I wouldn't like to be a reporter and be forced to navigate my way through the restrictive deadlines and the use of second hand sources that those deadlines enforce. It seems to me that
this confusing system allows for entirely too much subjective opinion by others on what constitutes "borrowing" from the stories of others. Moreover I would think It makes a reporter vulnerable to the competitive malice of others.
Surely, with such a distinctive writing style, Bragg's stories all carry his own inimitable signature within themselves.
I feel very bad for Bragg. He refused to borrow a mortgage on his momma's house because of his fear that the world would snatch his ability to earn money away from him. Unbelievably his beloved NY Times is doing just that... by attacking his reputation. Given his past background, he'll have to be very strong to avoid emotional problems, especially if he is innocent.

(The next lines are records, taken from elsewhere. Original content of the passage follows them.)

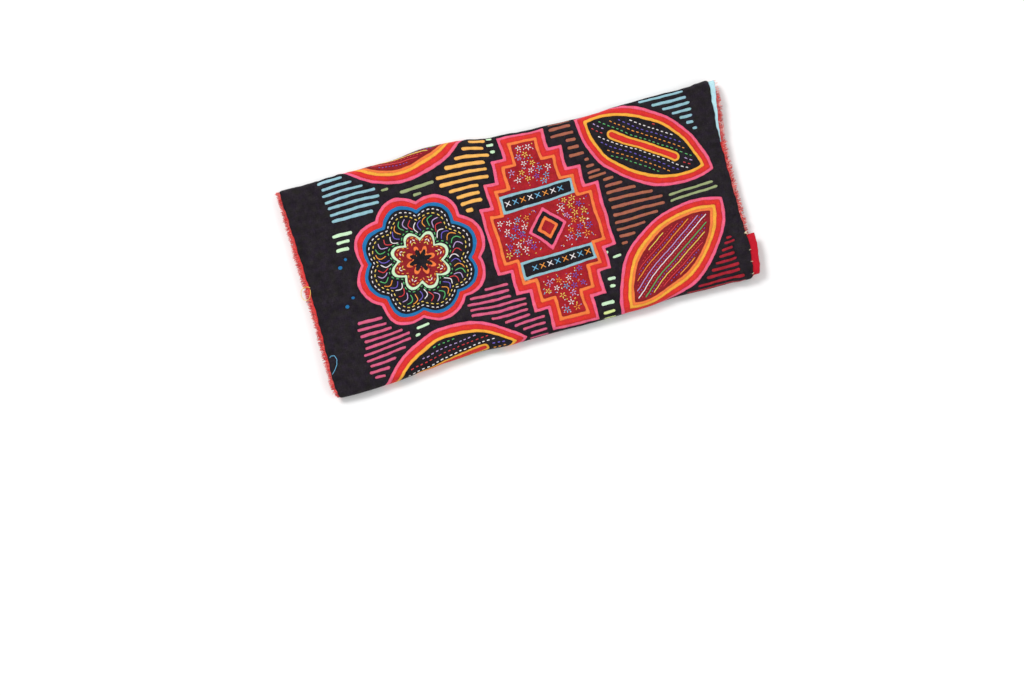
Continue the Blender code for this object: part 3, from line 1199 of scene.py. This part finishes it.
def laid_mesh(name, paths, look, top):
    """Laid threads along paths in the flat, joined."""
    tubes = []
    for path in paths:
        step = unit(np.gradient(path, axis=0))
        taper = np.full(len(path), FINE_RADIUS)
        taper[[0, -1]] *= LAID_TIP
        side = taper[:, None] * np.cos(ROUND_ANGLES)
        lift = taper[:, None] * np.sin(ROUND_ANGLES) + FINE_RADIUS * LAID_LIFT
        lift[[0, -1]] -= FINE_RADIUS * LAID_DIP
        u = (path[:, 0:1] - side * step[:, 1:2]).ravel()
        w = (path[:, 1:2] + side * step[:, 0:1]).ravel()
        tubes.append((face_points(u, w, top + lift.ravel()), pairs(u, w)))
    return join_tubes(name, tubes, SIDES, look)


def read_field(field, u, w):
    """A grid field at any flat place."""
    i, a = between(LINES_U, u)
    j, b = between(LINES_W, w)
    low = field[i, j] * (1 - a) + field[i + 1, j] * a
    high = field[i, j + 1] * (1 - a) + field[i + 1, j + 1] * a
    return low * (1 - b) + high * b


def field_at(field, u, w):
    """A grid field at one flat place."""
    return read_field(field, np.array([u]), np.array([w]))[0]


def threads(words):
    """Names of thread colours."""
    return tuple("thread_" + word for word in words.split())


def polar(centre, reach, angle):
    """Flat places at a distance and an angle from a centre."""
    return pairs(centre[0] + reach * np.cos(angle), centre[1] + reach * np.sin(angle))


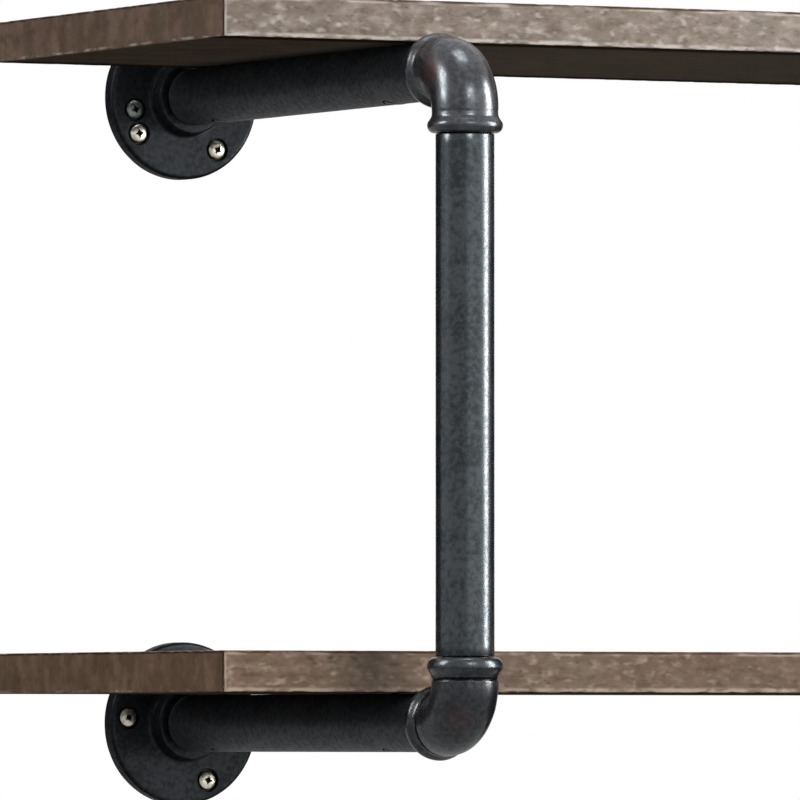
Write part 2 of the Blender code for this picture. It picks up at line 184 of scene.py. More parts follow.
# Soft boxes: angle from the front, elevation, distance, width, height, watts, and whether they light
# the colours, are mirrored in what shines, or both
LAMPS = {
    "main": (33, 36, 1.2, 0.5, 0.5, 8.9, "lights"),
    "key": (-45, 12, 1.7, 0.5, 0.5, 4.5, "lights"),
    "fill": (36, 5, 1.8, 1.7, 1.3, 6.3, "lights"),
    "left": (-100, 31, 1.6, 0.2, 0.75, 4, "lights"),
    "low_left": (-80, -6, 2.0, 1.0, 1.0, 4.5, "lights"),
    "top": (0, 84, 1.4, 0.5, 0.5, 7, "both"),
    "back": (180, 15, 2.0, 1.2, 1.2, 20, "lights"),
    "front_sheen": (17, 5, 1.8, 2.5, 1.3, 10.5, "mirrored"),
    "key_sheen": (-8, 25, 1.5, 0.38, 0.42, 8.5, "mirrored"),
    "strip_sheen": (59, 12, 1.5, 0.46, 1.1, 46, "mirrored"),
    "left_sheen": (-100, 26, 1.6, 0.42, 0.8, 22, "mirrored"),
}

# Dark cards: angle from the front, elevation, distance, width and height
CARDS = {
    "right_card": (105, 0, 2.5, 2.6, 3.0),
    "left_card": (-160, 13, 2.5, 2.6, 2.0),
}

# Facets round each kind of piece
TUBE_STEPS = 96
ELBOW_STEPS = 96
FLANGE_STEPS = 144
SCREW_STEPS = 36
HOLE_STEPS = 48

# Rings along each kind of piece
SPIGOT_RINGS = 36
SOCKET_RINGS = 46
SCREW_TURN_RINGS = 9
HEAD_RINGS = 8
BEAD_CROWN_RINGS = 8
BEAD_SLOPE_RINGS = 10
GROOVE_RINGS = 8
BEND_RINGS = 24
PASSAGE_RINGS = 10
RECESS_CORNER_STEPS = 4
RIM_RINGS = 10
PLATE_RINGS = 8
FILLET_RINGS = 6
CHAMFER_RINGS = 5
TUBE_RING_SPACING = 4 * MM
HUB_RING_RISE = 2 * MM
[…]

I don't pretend to understand all of the ins and outs of his situation, but I don't think that quitting infers guilt. I think that with his present physical health, he is smart to leave and devote himself to writing books.
Ella, it's been a first class discussion with an emotional ending.
Thanks to you for your perceptiveness and guiding questions and to all for their wonderful posts.
Harriet
howzat
May 31, 2003 - 08:40 am
You have spoken for me. My first thought was for RB to not quit under a cloud--and if he's not blameless, he's only guilty of doing what everybody does at the Times when it comes to attribution, as he explained in the Washington Post interview. But now, I think it doesn't matter. From now on, if current media practice is followed, every time his name comes up, the bruhau will come up with it, forever. You can look to Doris Goodwin and Bob Green as examples.
Yesss! Ella you've done a great job. Thanks.
Howzat
Marjorie
May 31, 2003 - 04:55 pm
This discussion is being archived and is now Read Only. Thank you all for your participation.